Red-Teaming for Generative AI: Silver Bullet or Security Theater?
Michael Feffer, Anusha Sinha, Wesley Hanwen Deng, Zachary C. Lipton, Hoda Heidari
TL;DR
Generative AI red-teaming is widely promoted as a risk mitigation tool, but definitions, scopes, and regulatory utility are unclear. The authors fuse case studies with a literature survey to map threat models, artifacts, lifecycles, and reporting practices, exposing substantial heterogeneity and concerns about security theater. They argue red-teaming is valuable but not sufficient alone, and they offer a structured question bank to standardize future evaluation practices. The analysis of public NIST RFI comments aligns with these findings and underscores the need for clearer definitions, broader stakeholder involvement, and standardized reporting in governance.
Abstract
In response to rising concerns surrounding the safety, security, and trustworthiness of Generative AI (GenAI) models, practitioners and regulators alike have pointed to AI red-teaming as a key component of their strategies for identifying and mitigating these risks.
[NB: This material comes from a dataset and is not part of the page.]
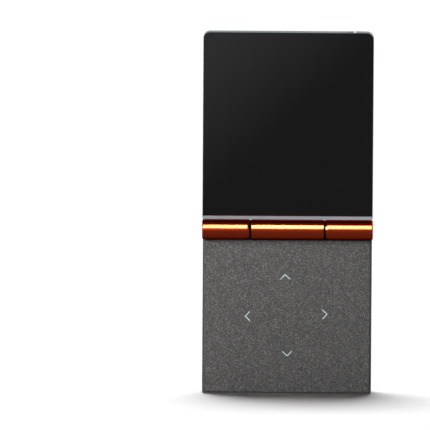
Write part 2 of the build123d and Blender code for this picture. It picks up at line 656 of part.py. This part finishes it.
def jack_contacts():
    """Spring contacts in the socket's side windows."""
    x0 = JACK_X - JACK_HALF
    return [block(x0, JACK_X - JACK_BORE_R - 0.02, JACK_Y - 0.5, JACK_Y + 0.5, z - 0.4, z + 0.4)
            for z in (95.0, 99.0, 103.0)]


def jack_collar():
    """Metal ring around the mouth of the headphone socket."""
    ring = rod_z(JACK_X, JACK_Y, COLLAR_BOTTOM, LID_TOP, COLLAR_R)
    return ring - rod_z(JACK_X, JACK_Y, COLLAR_BOTTOM - OVER, LID_TOP + OVER, JACK_BORE_R)


# ---- the whole player ---------------------------------------------------------------------
def all_parts():
    """Every sub-part by name; a list is a group of identical loose pieces."""
    parts = {
        "base_case": base_case(),
        "base_back_cover": base_back_cover(),
        "base_screws": base_screws(),
        "pad_plate": pad_plate(),
        "arrow_marks": arrow_marks(),
        "pad_adhesive": pad_adhesive(),
        "touch_sensor": touch_sensor(),
        "main_board": main_board(),
        "processor": chip(-13.0, -3.0, 27.5, 37.5, 0.9),
        "memory_chip": chip(-1.0, 9.0, 27.0, 39.0, 0.95),
        "audio_dac": chip(-12.0, -7.0, 14.0, 19.0, 0.9),
        "headphone_amp": chip(-3.0, 0.5, 14.5, 18.0, 0.8),
        "power_chip": chip(4.5, 8.5, 14.0, 18.0, 0.8),
        "clock_crystals": [chip(-17.0, -14.5, 14.8, 18.0, 0.7), chip(11.5, 14.0, 15.0, 17.0, 0.7)],
        "shield_can": shield_can(),
        "hall_sensor": chip(-20.4, -19.0, 15.0, 17.0, 0.7),
        "flex_connector": chip(14.6, 19.4, 39.0, 41.2, BASE_RIBBON_Y - BOARD_BACK),
        "usb_shell": usb_shell(),
        "usb_tongue": usb_tongue(),
        "battery": battery(),
        "battery_board": block(-9, 9, BATTERY_FRONT + 0.6, BATTERY_FRONT + 1.6, 41.2, 43.4),
        "battery_leads": battery_leads(),
        "battery_pad": block(-14, 14, BATTERY_BACK, INNER_BACK, 11.0, 38.5),
        "side_switches": side_switches(),
        "barrel_left": outer_barrel(-1),
        "barrel_right": outer_barrel(1),
        "friction_clips": friction_clips(),
        "pivot_bush": pivot_bush(),
        "hinge_washers": hinge_washers(),
        "base_flex": base_flex(),
        "lid_frame": lid_frame(),
        "lid_back_cover": lid_back_cover(),
        "lid_screws": lid_screws(),
        "screen_glass": screen_glass(),
        "glass_adhesive": glass_adhesive(),
        "lcd_panel": lcd_layer(FRAME_FRONT, LCD_BACK),
        "backlight": lcd_layer(LCD_BACK, LIGHT_BACK),
        "lcd_tray": lcd_tray(),
        "display_board": display_board(),
        "display_driver": display_driver(),
        "display_flex": display_flex(),
        "lid_flex": lid_flex(),
        "closing_magnet": closing_magnet(),
        "headphone_jack": headphone_jack(),
        "jack_contacts": jack_contacts(),
        "jack_collar": jack_collar(),
        "barrel_middle": sleeve(-MIDDLE_HALF, MIDDLE_HALF),
        "friction_shaft": friction_shaft(),
        "shaft_retainer": shaft_retainer(),
        "pivot_pin": pivot_pin(),
    }
    for name, (side, z, length) in BUTTONS.items():
        parts[name + "_button"] = button(side, z, length)
        parts[name + "_plunger"] = plunger(side, z)
    return parts


def main():
    os.makedirs("parts", exist_ok=True)
    for name, shape in all_parts().items():
        if isinstance(shape, list):
            shape = Compound(children=[piece for piece in shape])
        export_step(shape, f"parts/{name}.step")


main()
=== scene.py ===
import json
import math

import bpy
from mathutils import Matrix, Vector


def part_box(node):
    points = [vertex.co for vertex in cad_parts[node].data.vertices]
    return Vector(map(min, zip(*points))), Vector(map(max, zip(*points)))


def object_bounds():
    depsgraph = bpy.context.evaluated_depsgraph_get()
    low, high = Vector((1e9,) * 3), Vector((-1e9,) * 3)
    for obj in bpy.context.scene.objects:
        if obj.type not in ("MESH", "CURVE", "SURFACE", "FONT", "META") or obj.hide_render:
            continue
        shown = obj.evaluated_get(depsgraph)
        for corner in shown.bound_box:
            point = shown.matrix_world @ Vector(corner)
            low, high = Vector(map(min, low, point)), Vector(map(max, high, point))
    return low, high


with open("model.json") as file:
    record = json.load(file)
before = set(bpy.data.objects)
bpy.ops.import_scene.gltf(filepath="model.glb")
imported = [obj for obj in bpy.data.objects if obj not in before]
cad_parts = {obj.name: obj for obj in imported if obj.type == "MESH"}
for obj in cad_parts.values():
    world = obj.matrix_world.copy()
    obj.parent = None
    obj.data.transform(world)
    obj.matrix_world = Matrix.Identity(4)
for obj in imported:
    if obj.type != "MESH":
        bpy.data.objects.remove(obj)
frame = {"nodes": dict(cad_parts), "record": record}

cad_low, cad_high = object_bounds()

MM = 0.001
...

However, despite AI red-teaming's central role in policy discussions and corporate messaging, significant questions remain about what precisely it means, what role it can play in regulation, and how it relates to conventional red-teaming practices as originally conceived in the field of cybersecurity. In this work, we identify recent cases of red-teaming activities in the AI industry and conduct an extensive survey of relevant research literature to characterize the scope, structure, and criteria for AI red-teaming practices. Our analysis reveals that prior methods and practices of AI red-teaming diverge along several axes, including the purpose of the activity (which is often vague), the artifact under evaluation, the setting in which the activity is conducted (e.g., actors, resources, and methods), and the resulting decisions it informs (e.g., reporting, disclosure, and mitigation). In light of our findings, we argue that while red-teaming may be a valuable big-tent idea for characterizing GenAI harm mitigations, and that industry may effectively apply red-teaming and other strategies behind closed doors to safeguard AI, gestures towards red-teaming (based on public definitions) as a panacea for every possible risk verge on security theater. To move toward a more robust toolbox of evaluations for generative AI, we synthesize our recommendations into a question bank meant to guide and scaffold future AI red-teaming practices.